Concebido na Europa, o Big Brother é um microcosmo do ambiente ultra-competitivo dos países desenvolvidos, "cada um por si e Deus contra todos".

Dentro da casa construída em Curicica, no Rio, os jogadores do Big Brother Brasil acabaram por manifestar um desejo nacional e investiram boa parte de suas ociosas horas no trabalho de erguer algum tipo de sistema ético. Este processo culminou com algo inimaginável em versões estrangeiras do formato: um dos participantes se ofereceu em sacrifício para poupar sua parceira.

Mais do que tentar investigar as causas do sucesso do Big Brother, é pertinente observar e identificar suas conseqüências.

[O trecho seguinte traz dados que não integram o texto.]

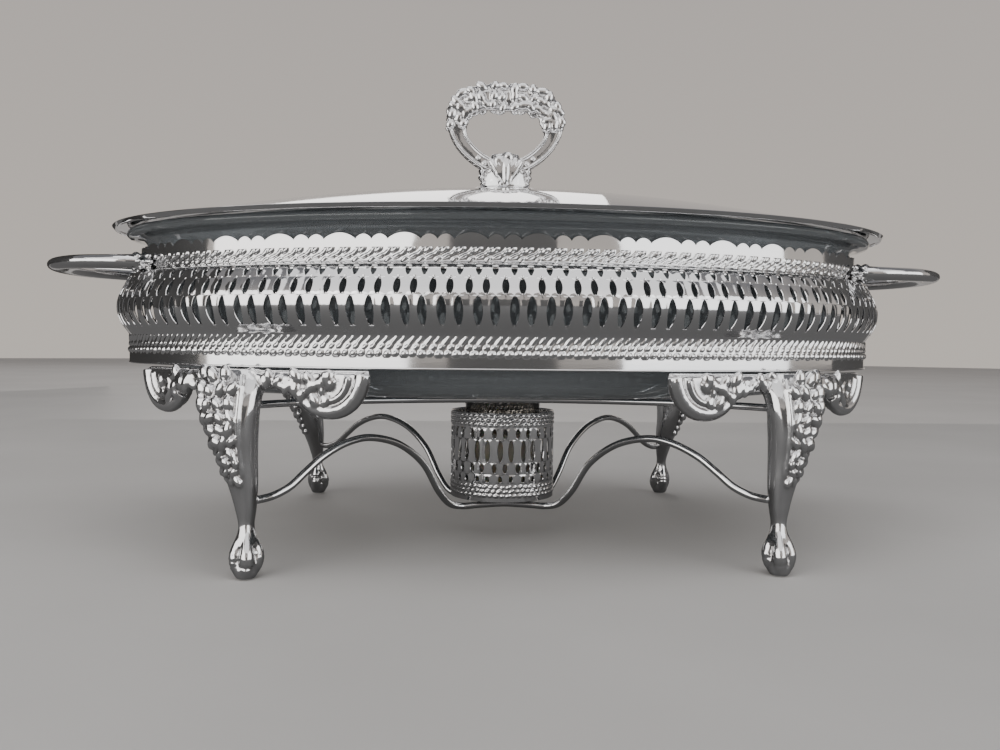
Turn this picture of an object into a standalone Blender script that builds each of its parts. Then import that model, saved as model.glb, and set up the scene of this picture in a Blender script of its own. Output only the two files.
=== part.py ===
"""Oval footed food warmer: glass casserole dish, lift-off chrome lid, pierced gallery
stand on four cast cabriole legs, and a candle burner cup slung on two wires.

Metres, +Z up. The origin is the middle of the footprint, on the surface that the feet
stand on. X is the long axis, and -Y is the front.
"""

import math

import bpy
import bmesh
from mathutils import Vector

# ---------------------------------------------------------------- driving dimensions
GAP = 0.0003                  # clearance kept between neighbouring pieces

BULGE_A = 0.165               # gallery bulge, half length
BULGE_B = 0.100               # gallery bulge, half width
SHEET = 0.0008                # gallery and burner sheet thickness
BAND_BOTTOM = 0.0727          # lower edge of the gallery band
BAND_TOP = 0.1187             # upper edge of the gallery band
BAND_LOW_OFFSET = -0.0048     # band offset from the bulge along its lower strip
NECK_OFFSET = -0.0095         # band offset from the bulge at its neck
FLANGE_WIDTH = 0.0055         # the band's inward flange, which the legs are screwed to

DISH_FLOOR_Z = 0.0613         # underside of the glass dish
DISH_RIM_Z = 0.1275           # top of the dish's rim flange
DISH_WALL = 0.0042            # glass thickness

LID_A = 0.1667                # lid rim, half length
LID_B = 0.1017                # lid rim, half width
LID_EDGE_Z = 0.1288           # top of the lid's rim flange
LID_TOP_Z = 0.1485            # top of the lid's crown
LID_SHEET = 0.0009
LID_HOLE_R = 0.0023
LID_SCREW_R = 0.0016
ROSETTE_THICK = 0.0018

LEG_ANGLE = 0.690             # leg station on the oval, from the front's middle

RAIL_R = 0.00140              # dish rail wire
WIRE_R = 0.00145              # burner wire
CUP_R = 0.02285               # burner cup, outside
CUP_BOTTOM_Z = 0.01455
CUP_TOP_Z = 0.0525

LEG_SCREW_INSET = 0.0031      # leg screw, inwards from the band's outer face
LEG_SCREW_R = 0.0011
HANDLE_Z = 0.1126             # middle height of the two side handles
HANDLE_ARM_Y = 0.0350         # where a handle's arm meets the band's neck
HANDLE_SCREW_R = 0.0012

OVAL_STEPS = 48               # points round each oval
ROUND_STEPS = 16              # points round each small turned piece

CHROME = ((0.80, 0.80, 0.81), 0.06, 1.0)
CAST_CHROME = ((0.74, 0.74, 0.75), 0.12, 1.0)
STEEL = ((0.62, 0.62, 0.63), 0.25, 1.0)
GLASS = ((0.70, 0.78, 0.78), 0.03, 0.0)
ALUMINIUM = ((0.78, 0.78, 0.79), 0.30, 1.0)
WAX = ((0.90, 0.87, 0.80), 0.45, 0.0)
WICK = ((0.80, 0.77, 0.70), 0.90, 0.0)


# ---------------------------------------------------------------- general helpers
def clear_scene():
    for old in list(bpy.data.objects):
        bpy.data.objects.remove(old, do_unlink=True)


def material(name, look):
    colour, roughness, metallic = look
    result = bpy.data.materials.new(name)
    result.use_nodes = True
    shader = result.node_tree.nodes["Principled BSDF"]
    shader.inputs["Base Color"].default_value = (*colour, 1.0)
    shader.inputs["Roughness"].default_value = roughness
    shader.inputs["Metallic"].default_value = metallic
    return result


def add_object(name, data, look, parent=None):
    obj = bpy.data.objects.new(name, data)
    bpy.context.scene.collection.objects.link(obj)
    obj.data.materials.append(material(name, look))
    obj.parent = parent
    return obj


def add_empty(name, location):
    empty = bpy.data.objects.new(name, None)
    empty.location = location
    bpy.context.scene.collection.objects.link(empty)
    return empty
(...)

Geradores de sua própria, e íntima, ficção, os heróis do BBB são personagens de uma trama sem evento nem autor. Ao contrário do que afirmavam conclusões apressadas, eles não são manipulados pela televisão. Eles são os manipuladores, que determinam os ângulos, os enquadramentos, os cortes, o tempo. Uma dramaturgia simples como uma espinha de peixe, onde não acontece nada a não ser a enorme sombra do que sempre pode vir a acontecer.

A televisão não será mais a mesma, o cinema não será mais o mesmo e nem a sociedade. Provavelmente, a febre vai dar e passar e novos produtos irão ultrapassar novos limites nunca dantes violados. As viúvas da hipocrisia irão, mais uma vez e sempre, chiar, espernear, se debater em diagnósticos vãos e datados. Tudo bem, só não dá para ignorar.